Physiology Technologies at the Medical College of Wisconsin

Research in the Department of Physiology depends on the availability of animal models and technologies that aid in the dissection and elucidation of human physiology and pathophysiology. Researchers in the department have recently completed the construction of inbred consomic rat strains for each chromosome. Technologies are available for chronic blood pressure measurement by indwelling catheter, tail-cuff or telemetry methods. Facilities have been constructed in-house for high-throughput chronic whole animal hypoxia exposure. In addition, the entire institution is supported by a state-of-the-art Biomedical Resource Center for the efficient and safe housing and maintenance of experimental animals.

The department has had a longstanding involvement with bioinformatics and related technologies. The advent of physiological genomics and the widespread trend towards large-scale analyses and the resulting data management has driven this need. Bioinformatics research in the department ranges from individual databases and software applications that support internal research projects to large-scale public databases that provide data and bioinformatics tools for users worldwide. The Bioinformatics Program plays a central role in the bioinformatics projects, providing the core software and database development expertise that supports many other efforts.

Large-scale public programs

• Rat Genome Database
  Online model organism database for the laboratory rat, Rattus norvegicus.

• PhysGen Program for Genomics Applications
  PhysGen generated large quantities of physiological data linked to specific consomic rat strains. The consomic strain information and phenotype data associated with each strain has been integrated into the Rat Genome Database. 

A more recent development in the department has been the establishment of research in the area of Computational Biology. The broad goals of this discipline include developing computational technology for predicting and analyzing the behavior of biological systems and guiding engineering-based manipulations of these systems. Physiological systems are created and maintained and destroyed by the interactions of complex networks of biological components. Traditional wet-lab science strives to identify these components and observe their interactions in vivo or in vitro. Computation biology adds mathematical modeling and offers the promise of being able to model the experimental observations and create, test and refine hypotheses in silico.

Current computational biology research in the department includes projects designed to predict the behavior of large-scale biochemical networks, developing computational models of the transport and biochemical reaction of metabolites and other substances in the myocardium systems, and multiscale modeling of the heart in health and disease.

The Department of Physiology at MCW has a reputation for consistently developing new and important technologies in experimental physiology to further our understanding of whole animal physiology. From in vivo techniques such as site-directed drug infusions, muscle stimulation for induction of angiogenesis and innovative models of stroke to in situ models such as renal micropuncture and television microscopy for vessel reactivity studies, Physiology Department faculty members have developed a large arsenal of tools for conducting cutting-edge research.
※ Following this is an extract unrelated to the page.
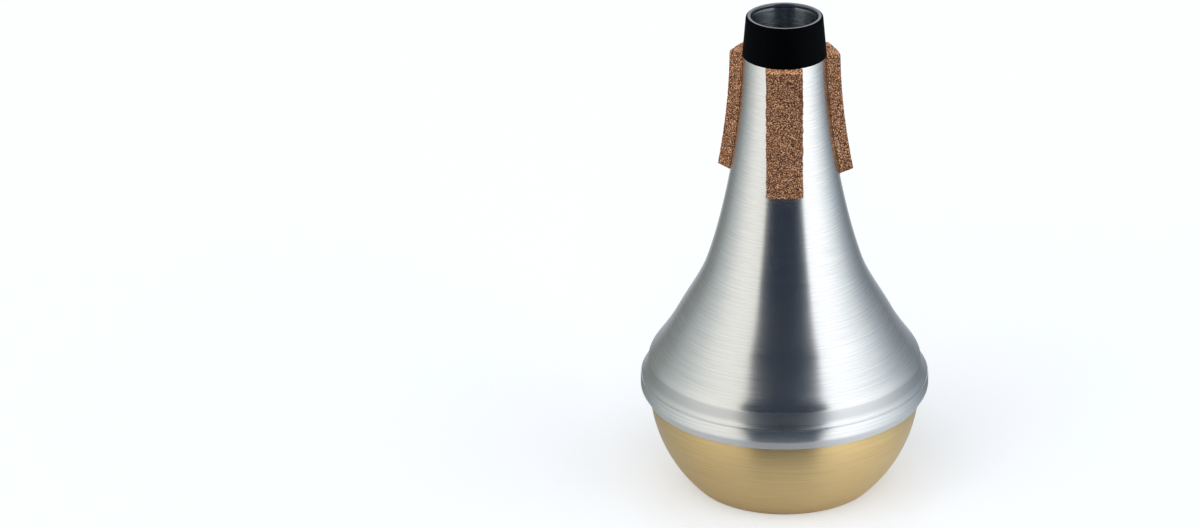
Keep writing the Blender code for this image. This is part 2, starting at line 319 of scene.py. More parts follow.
@dataclass(frozen=True)
class LatheBrushedMetal:
    """Sheet metal spun over a former and brushed in the lathe with abrasive cloth.

    The cloth leaves fine rings round the axis. They stretch a reflection along the axis and keep it fairly sharp
    round it, so that dark and bright surroundings stand on the metal as upright bands.
    """

    name: str
    colour: str
    shade: str
    roughness: float
    stretch: float
    rolled: tuple = ()              # bands that a roller made duller after the brushing, with a darker tone that is partly painted shade: middle and half width, millimetres
    rolled_edge: float = 0.6        # how softly such a band starts and ends, millimetres to each side
    rolled_roughness: float = 0.15  # how much rougher it is
    rolled_dulling_and_shade: float = 0.7       # and how far its tone goes from the colour to the shade: partly the duller rolled metal, partly painted shade
    ring_spacing: float = 0.40      # millimetres; the real grit's lines are finer than a pixel, so these are coarser
    streak_length: float = 0.9      # how many streaks follow each other in a radian of the turn
    line_roughness: float = 0.02    # how much the roughness varies from line to line
    cloud_roughness: float = 0.04   # and over the sheet
    cloud_scale: float = 70.0       # patches in a metre
    relief: float = 0.0015          # millimetres of height

    def material(self) -> bpy.types.Material:
        """Build metal whose tone, roughness and relief follow the rings.

        Returns:
            The material.
        """
        material, tree, output = new_material(self.name)
        place = add_node(tree, "ShaderNodeTexCoord")
        ring_map = add_node(tree, "ShaderNodeUVMap", uv_map=RING_MAP)
        along = add_node(tree, "ShaderNodeSeparateXYZ", {0: ring_map.outputs[0]})
        flat = add_node(tree, "ShaderNodeVectorMath", {0: place.outputs["Object"], 1: (1.0, 1.0, 0.0)},
                        operation="MULTIPLY")
        outward = add_node(tree, "ShaderNodeVectorMath", {0: flat.outputs[0]}, operation="NORMALIZE")
        fine_row = add_node(tree, "ShaderNodeCombineXYZ", {2: along.outputs[1]})
        fine = add_node(tree, "ShaderNodeVectorMath",
                        {0: outward.outputs[0], 1: (self.streak_length,) * 3, 2: fine_row.outputs[0]},
                        operation="MULTIPLY_ADD")
        streaks = add_node(tree, "ShaderNodeTexNoise", {"Vector": fine.outputs[0], "Scale": 1.0 / self.ring_spacing,
                                                        "Detail": 3.0, "Roughness": 0.65})
        bands = add_node(tree, "ShaderNodeTexNoise", {"Vector": fine_row.outputs[0], "Scale": 0.75 / self.ring_spacing,
                                                      "Detail": 3.0, "Roughness": 0.7})
        clouds = add_node(tree, "ShaderNodeTexNoise",
                          {"Vector": place.outputs["Object"], "Scale": self.cloud_scale, "Detail": 2.0})
        rings = add_node(tree, "ShaderNodeMath", {0: streaks.outputs[0], 1: bands.outputs[0]}, operation="ADD")
        lines = add_node(tree, "ShaderNodeMapRange", {"Value": rings.outputs[0], "From Min": 0.7, "From Max": 1.3})
        smoothest = self.roughness - 0.5 * (self.line_roughness + self.cloud_roughness)
        spread = add_node(tree, "ShaderNodeMath", {0: lines.outputs[0], 1: self.line_roughness, 2: smoothest},
                          operation="MULTIPLY_ADD")
        rough = add_node(tree, "ShaderNodeMath", {0: clouds.outputs[0], 1: self.cloud_roughness, 2: spread.outputs[0]},
                         operation="MULTIPLY_ADD")
        height = add_node(tree, "ShaderNodeSeparateXYZ", {0: place.outputs["Object"]})
        # Each rolled band is rougher and darker in tone. The darker tone is partly the duller rolled metal and partly
        # painted shade for the rings on the bead.
        for middle, half_width in self.rolled:
            above = add_node(tree, "ShaderNodeMath", {0: height.outputs[2], 1: middle * MM}, operation="SUBTRACT")
            away = add_node(tree, "ShaderNodeMath", {0: above.outputs[0]}, operation="ABSOLUTE")
            dulled_and_shaded = add_node(tree, "ShaderNodeMapRange",
                              {"Value": away.outputs[0], "From Min": (half_width + self.rolled_edge) * MM,
                               "From Max": (half_width - self.rolled_edge) * MM}, interpolation_type="SMOOTHSTEP")
            rough = add_node(tree, "ShaderNodeMath",
                             {0: dulled_and_shaded.outputs[0], 1: self.rolled_roughness, 2: rough.outputs[0]},
                             operation="MULTIPLY_ADD")
            lines = add_node(tree, "ShaderNodeMath", {0: dulled_and_shaded.outputs[0], 1: -self.rolled_dulling_and_shade, 2: lines.outputs[0]},
                             operation="MULTIPLY_ADD")
        tone = add_node(tree, "ShaderNodeMix", data_type="RGBA", inputs={
            "Factor": lines.outputs[0], "A": linear(self.shade), "B": linear(self.colour)})
        relief = add_node(tree, "ShaderNodeBump",
                          {"Height": rings.outputs[0], "Distance": self.relief * MM, "Strength": 0.15})
        tangent = add_node(tree, "ShaderNodeTangent", direction_type="UV_MAP", uv_map=RING_MAP)
        metal = add_node(tree, "ShaderNodeBsdfPrincipled",
                         {"Base Color": tone.outputs["Result"], "Metallic": 1.0, "Roughness": rough.outputs[0],
                          "Anisotropic": self.stretch, "Anisotropic Rotation": 0.25, "Normal": relief.outputs[0],
                          "Tangent": tangent.outputs[0]})
        tree.links.new(metal.outputs[0], output.inputs["Surface"])
        return material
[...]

A technology platform is comprised of both the research expertise and the technology needed to enable virtually any investigator at MCW to conduct state-of-the-art research in the area of functional genomics, particularly as it relates to human disease. Each of these technology platforms is being used by faculty members both inside and outside the Linda T. and John A. Mellowes Center for Genomic Sciences and Precision Medicine at MCW. Numerous technology platforms are being used by members of the department to further studies in physiology and genetics. Platforms are available to other Physiology Department faculty members and their laboratories within core facilities in the department and the Mellowes Center.